# PROMPT
The records should be written out in full, with nothing altered.

....

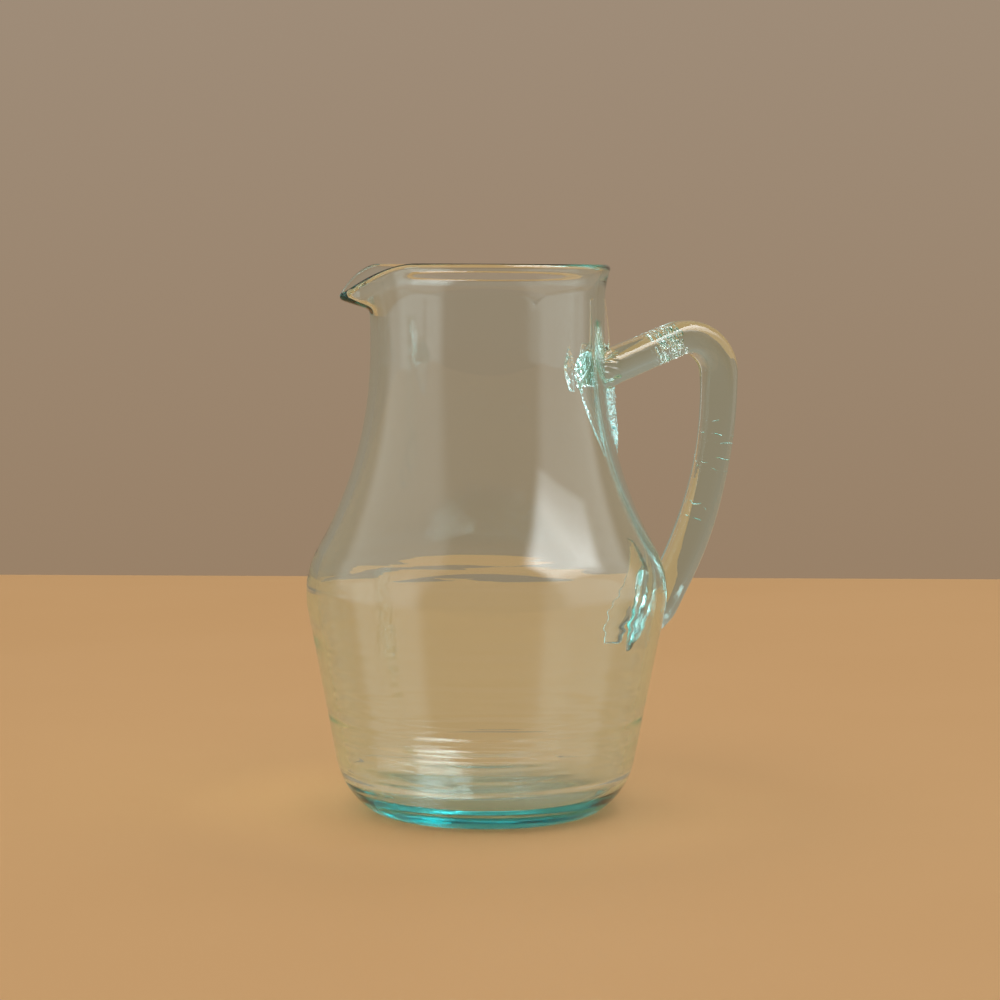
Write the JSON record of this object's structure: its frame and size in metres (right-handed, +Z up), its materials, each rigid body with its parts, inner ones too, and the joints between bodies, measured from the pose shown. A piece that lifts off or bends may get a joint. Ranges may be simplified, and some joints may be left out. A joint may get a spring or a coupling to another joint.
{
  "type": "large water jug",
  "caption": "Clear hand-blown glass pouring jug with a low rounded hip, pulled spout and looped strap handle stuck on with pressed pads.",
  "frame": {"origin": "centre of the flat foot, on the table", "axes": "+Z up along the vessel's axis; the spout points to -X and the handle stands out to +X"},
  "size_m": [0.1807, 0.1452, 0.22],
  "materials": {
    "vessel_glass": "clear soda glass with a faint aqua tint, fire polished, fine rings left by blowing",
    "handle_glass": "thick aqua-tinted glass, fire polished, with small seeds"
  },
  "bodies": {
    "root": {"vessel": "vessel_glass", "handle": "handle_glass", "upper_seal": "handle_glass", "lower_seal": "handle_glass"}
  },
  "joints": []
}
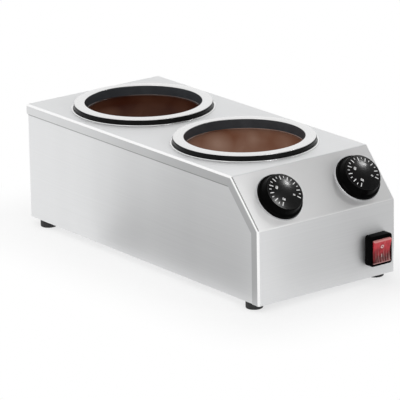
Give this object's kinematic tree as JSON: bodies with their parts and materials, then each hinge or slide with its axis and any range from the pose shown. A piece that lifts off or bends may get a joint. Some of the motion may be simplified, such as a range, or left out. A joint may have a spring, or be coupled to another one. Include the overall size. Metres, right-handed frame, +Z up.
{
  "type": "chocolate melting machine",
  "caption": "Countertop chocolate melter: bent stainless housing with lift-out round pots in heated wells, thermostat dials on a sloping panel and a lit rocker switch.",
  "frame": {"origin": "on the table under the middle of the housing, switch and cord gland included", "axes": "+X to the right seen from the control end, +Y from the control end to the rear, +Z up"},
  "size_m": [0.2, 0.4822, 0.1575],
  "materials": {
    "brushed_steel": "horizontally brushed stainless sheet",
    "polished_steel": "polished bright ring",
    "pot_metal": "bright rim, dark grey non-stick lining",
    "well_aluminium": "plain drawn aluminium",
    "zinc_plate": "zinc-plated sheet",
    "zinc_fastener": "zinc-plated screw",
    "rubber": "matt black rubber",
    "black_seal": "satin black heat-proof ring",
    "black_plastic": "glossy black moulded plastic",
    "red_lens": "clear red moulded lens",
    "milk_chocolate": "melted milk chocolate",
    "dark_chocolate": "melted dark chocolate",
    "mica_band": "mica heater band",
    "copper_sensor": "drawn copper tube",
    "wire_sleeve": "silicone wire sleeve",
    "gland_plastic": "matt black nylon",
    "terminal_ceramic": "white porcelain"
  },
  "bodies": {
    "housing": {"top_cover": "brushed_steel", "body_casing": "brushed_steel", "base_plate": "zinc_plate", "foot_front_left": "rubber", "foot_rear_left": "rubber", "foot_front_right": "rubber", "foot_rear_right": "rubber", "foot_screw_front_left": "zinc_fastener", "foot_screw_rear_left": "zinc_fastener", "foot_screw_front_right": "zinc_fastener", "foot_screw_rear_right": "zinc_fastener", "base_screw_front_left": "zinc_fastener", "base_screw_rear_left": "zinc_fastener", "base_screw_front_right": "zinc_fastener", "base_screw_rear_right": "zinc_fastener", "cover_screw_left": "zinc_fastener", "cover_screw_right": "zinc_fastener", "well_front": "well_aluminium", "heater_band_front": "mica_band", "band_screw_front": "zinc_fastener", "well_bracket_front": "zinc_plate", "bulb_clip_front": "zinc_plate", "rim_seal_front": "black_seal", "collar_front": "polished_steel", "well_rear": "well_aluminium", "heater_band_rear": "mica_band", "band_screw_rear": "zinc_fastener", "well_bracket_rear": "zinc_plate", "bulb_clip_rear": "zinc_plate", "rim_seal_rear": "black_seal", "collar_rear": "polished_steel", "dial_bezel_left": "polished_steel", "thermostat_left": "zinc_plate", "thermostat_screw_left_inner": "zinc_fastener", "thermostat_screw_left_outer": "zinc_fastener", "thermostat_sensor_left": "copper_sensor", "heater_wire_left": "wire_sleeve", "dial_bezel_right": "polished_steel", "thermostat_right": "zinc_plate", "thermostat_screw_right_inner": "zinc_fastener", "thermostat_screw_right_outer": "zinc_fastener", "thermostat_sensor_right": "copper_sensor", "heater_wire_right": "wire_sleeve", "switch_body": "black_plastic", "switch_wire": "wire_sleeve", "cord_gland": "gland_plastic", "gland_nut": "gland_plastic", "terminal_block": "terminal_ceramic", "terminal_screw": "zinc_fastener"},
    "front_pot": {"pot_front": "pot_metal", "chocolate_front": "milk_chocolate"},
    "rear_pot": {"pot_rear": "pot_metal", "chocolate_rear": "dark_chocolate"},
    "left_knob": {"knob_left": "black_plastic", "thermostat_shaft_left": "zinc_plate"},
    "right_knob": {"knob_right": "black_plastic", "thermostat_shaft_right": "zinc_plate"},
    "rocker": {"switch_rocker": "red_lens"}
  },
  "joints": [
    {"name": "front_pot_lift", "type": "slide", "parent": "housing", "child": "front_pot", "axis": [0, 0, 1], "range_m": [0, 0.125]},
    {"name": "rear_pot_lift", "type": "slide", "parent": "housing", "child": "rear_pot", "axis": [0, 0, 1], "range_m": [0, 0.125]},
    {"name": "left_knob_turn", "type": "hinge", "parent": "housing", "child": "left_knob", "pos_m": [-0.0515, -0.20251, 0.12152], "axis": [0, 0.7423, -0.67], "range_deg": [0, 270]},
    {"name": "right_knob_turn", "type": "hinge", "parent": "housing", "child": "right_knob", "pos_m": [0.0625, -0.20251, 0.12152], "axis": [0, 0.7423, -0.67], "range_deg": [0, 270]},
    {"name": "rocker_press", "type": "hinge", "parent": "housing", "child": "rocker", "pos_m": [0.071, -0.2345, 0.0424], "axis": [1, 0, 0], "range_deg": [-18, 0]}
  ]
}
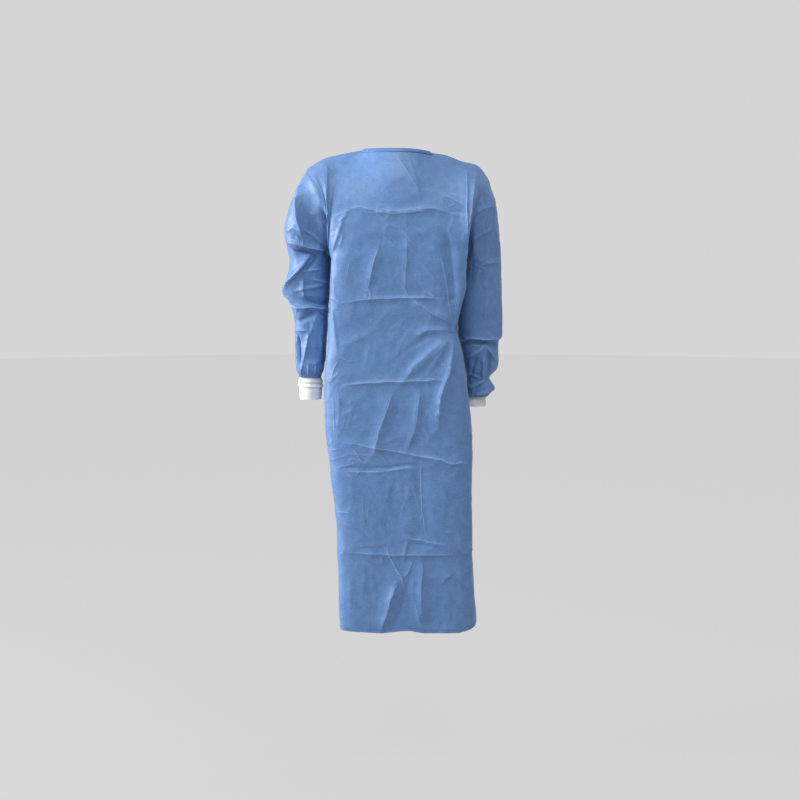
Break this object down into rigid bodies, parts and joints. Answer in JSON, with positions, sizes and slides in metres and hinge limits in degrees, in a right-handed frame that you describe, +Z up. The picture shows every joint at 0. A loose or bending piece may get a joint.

....

# REPLY
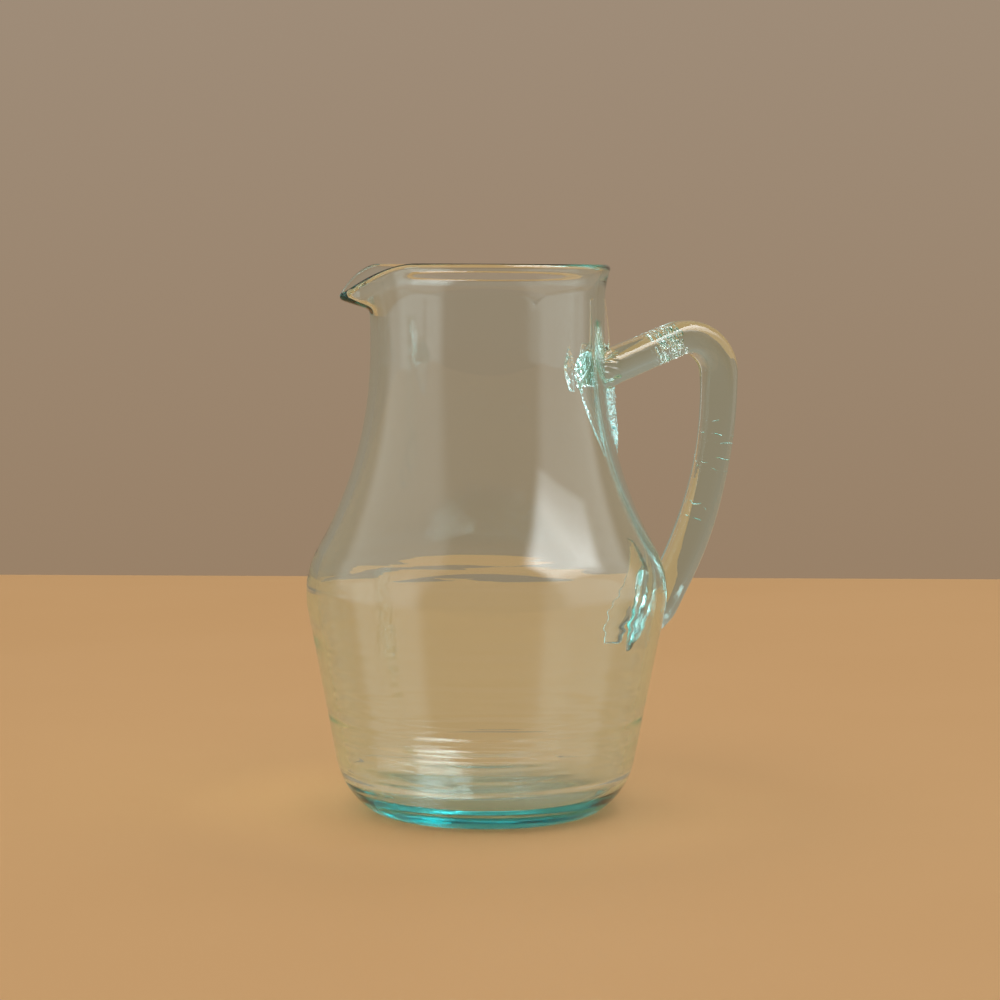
Write the JSON record of this object's structure: its frame and size in metres (right-handed, +Z up), its materials, each rigid body with its parts, inner ones too, and the joints between bodies, measured from the pose shown. A piece that lifts off or bends may get a joint. Ranges may be simplified, and some joints may be left out. A joint may get a spring or a coupling to another joint.
{
  "type": "large water jug",
  "caption": "Clear hand-blown glass pouring jug with a low rounded hip, pulled spout and looped strap handle stuck on with pressed pads.",
  "frame": {"origin": "centre of the flat foot, on the table", "axes": "+Z up along the vessel's axis; the spout points to -X and the handle stands out to +X"},
  "size_m": [0.1807, 0.1452, 0.22],
  "materials": {
    "vessel_glass": "clear soda glass with a faint aqua tint, fire polished, fine rings left by blowing",
    "handle_glass": "thick aqua-tinted glass, fire polished, with small seeds"
  },
  "bodies": {
    "root": {"vessel": "vessel_glass", "handle": "handle_glass", "upper_seal": "handle_glass", "lower_seal": "handle_glass"}
  },
  "joints": []
}
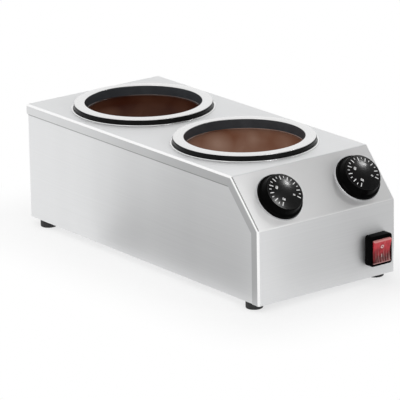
Give this object's kinematic tree as JSON: bodies with their parts and materials, then each hinge or slide with its axis and any range from the pose shown. A piece that lifts off or bends may get a joint. Some of the motion may be simplified, such as a range, or left out. A joint may have a spring, or be coupled to another one. Include the overall size. Metres, right-handed frame, +Z up.
{
  "type": "chocolate melting machine",
  "caption": "Countertop chocolate melter: bent stainless housing with lift-out round pots in heated wells, thermostat dials on a sloping panel and a lit rocker switch.",
  "frame": {"origin": "on the table under the middle of the housing, switch and cord gland included", "axes": "+X to the right seen from the control end, +Y from the control end to the rear, +Z up"},
  "size_m": [0.2, 0.4822, 0.1575],
  "materials": {
    "brushed_steel": "horizontally brushed stainless sheet",
    "polished_steel": "polished bright ring",
    "pot_metal": "bright rim, dark grey non-stick lining",
    "well_aluminium": "plain drawn aluminium",
    "zinc_plate": "zinc-plated sheet",
    "zinc_fastener": "zinc-plated screw",
    "rubber": "matt black rubber",
    "black_seal": "satin black heat-proof ring",
    "black_plastic": "glossy black moulded plastic",
    "red_lens": "clear red moulded lens",
    "milk_chocolate": "melted milk chocolate",
    "dark_chocolate": "melted dark chocolate",
    "mica_band": "mica heater band",
    "copper_sensor": "drawn copper tube",
    "wire_sleeve": "silicone wire sleeve",
    "gland_plastic": "matt black nylon",
    "terminal_ceramic": "white porcelain"
  },
  "bodies": {
    "housing": {"top_cover": "brushed_steel", "body_casing": "brushed_steel", "base_plate": "zinc_plate", "foot_front_left": "rubber", "foot_rear_left": "rubber", "foot_front_right": "rubber", "foot_rear_right": "rubber", "foot_screw_front_left": "zinc_fastener", "foot_screw_rear_left": "zinc_fastener", "foot_screw_front_right": "zinc_fastener", "foot_screw_rear_right": "zinc_fastener", "base_screw_front_left": "zinc_fastener", "base_screw_rear_left": "zinc_fastener", "base_screw_front_right": "zinc_fastener", "base_screw_rear_right": "zinc_fastener", "cover_screw_left": "zinc_fastener", "cover_screw_right": "zinc_fastener", "well_front": "well_aluminium", "heater_band_front": "mica_band", "band_screw_front": "zinc_fastener", "well_bracket_front": "zinc_plate", "bulb_clip_front": "zinc_plate", "rim_seal_front": "black_seal", "collar_front": "polished_steel", "well_rear": "well_aluminium", "heater_band_rear": "mica_band", "band_screw_rear": "zinc_fastener", "well_bracket_rear": "zinc_plate", "bulb_clip_rear": "zinc_plate", "rim_seal_rear": "black_seal", "collar_rear": "polished_steel", "dial_bezel_left": "polished_steel", "thermostat_left": "zinc_plate", "thermostat_screw_left_inner": "zinc_fastener", "thermostat_screw_left_outer": "zinc_fastener", "thermostat_sensor_left": "copper_sensor", "heater_wire_left": "wire_sleeve", "dial_bezel_right": "polished_steel", "thermostat_right": "zinc_plate", "thermostat_screw_right_inner": "zinc_fastener", "thermostat_screw_right_outer": "zinc_fastener", "thermostat_sensor_right": "copper_sensor", "heater_wire_right": "wire_sleeve", "switch_body": "black_plastic", "switch_wire": "wire_sleeve", "cord_gland": "gland_plastic", "gland_nut": "gland_plastic", "terminal_block": "terminal_ceramic", "terminal_screw": "zinc_fastener"},
    "front_pot": {"pot_front": "pot_metal", "chocolate_front": "milk_chocolate"},
    "rear_pot": {"pot_rear": "pot_metal", "chocolate_rear": "dark_chocolate"},
    "left_knob": {"knob_left": "black_plastic", "thermostat_shaft_left": "zinc_plate"},
    "right_knob": {"knob_right": "black_plastic", "thermostat_shaft_right": "zinc_plate"},
    "rocker": {"switch_rocker": "red_lens"}
  },
  "joints": [
    {"name": "front_pot_lift", "type": "slide", "parent": "housing", "child": "front_pot", "axis": [0, 0, 1], "range_m": [0, 0.125]},
    {"name": "rear_pot_lift", "type": "slide", "parent": "housing", "child": "rear_pot", "axis": [0, 0, 1], "range_m": [0, 0.125]},
    {"name": "left_knob_turn", "type": "hinge", "parent": "housing", "child": "left_knob", "pos_m": [-0.0515, -0.20251, 0.12152], "axis": [0, 0.7423, -0.67], "range_deg": [0, 270]},
    {"name": "right_knob_turn", "type": "hinge", "parent": "housing", "child": "right_knob", "pos_m": [0.0625, -0.20251, 0.12152], "axis": [0, 0.7423, -0.67], "range_deg": [0, 270]},
    {"name": "rocker_press", "type": "hinge", "parent": "housing", "child": "rocker", "pos_m": [0.071, -0.2345, 0.0424], "axis": [1, 0, 0], "range_deg": [-18, 0]}
  ]
}
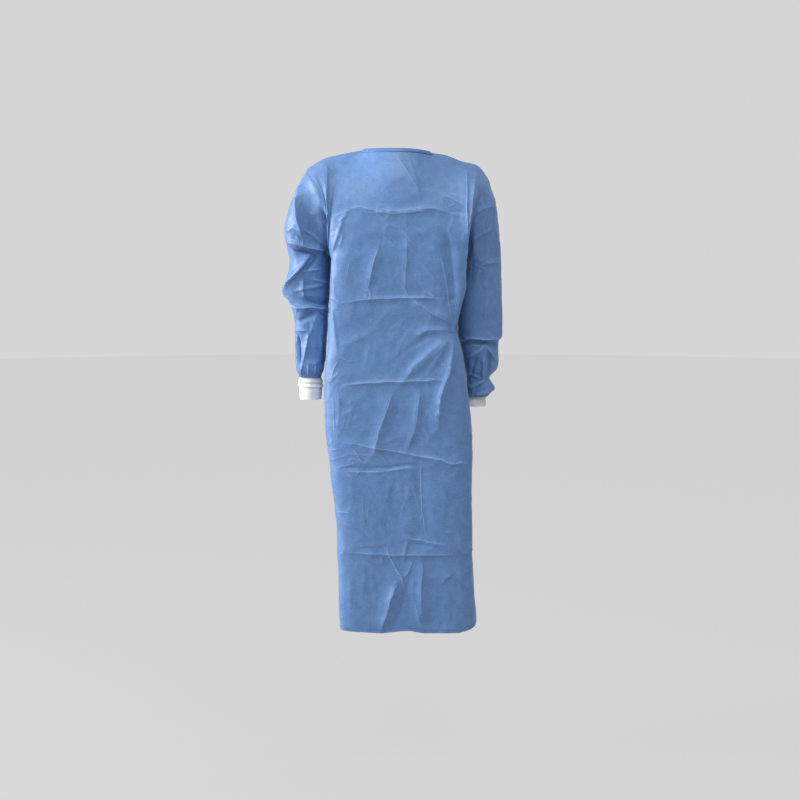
Break this object down into rigid bodies, parts and joints. Answer in JSON, with positions, sizes and slides in metres and hinge limits in degrees, in a right-handed frame that you describe, +Z up. The picture shows every joint at 0. A loose or bending piece may get a joint.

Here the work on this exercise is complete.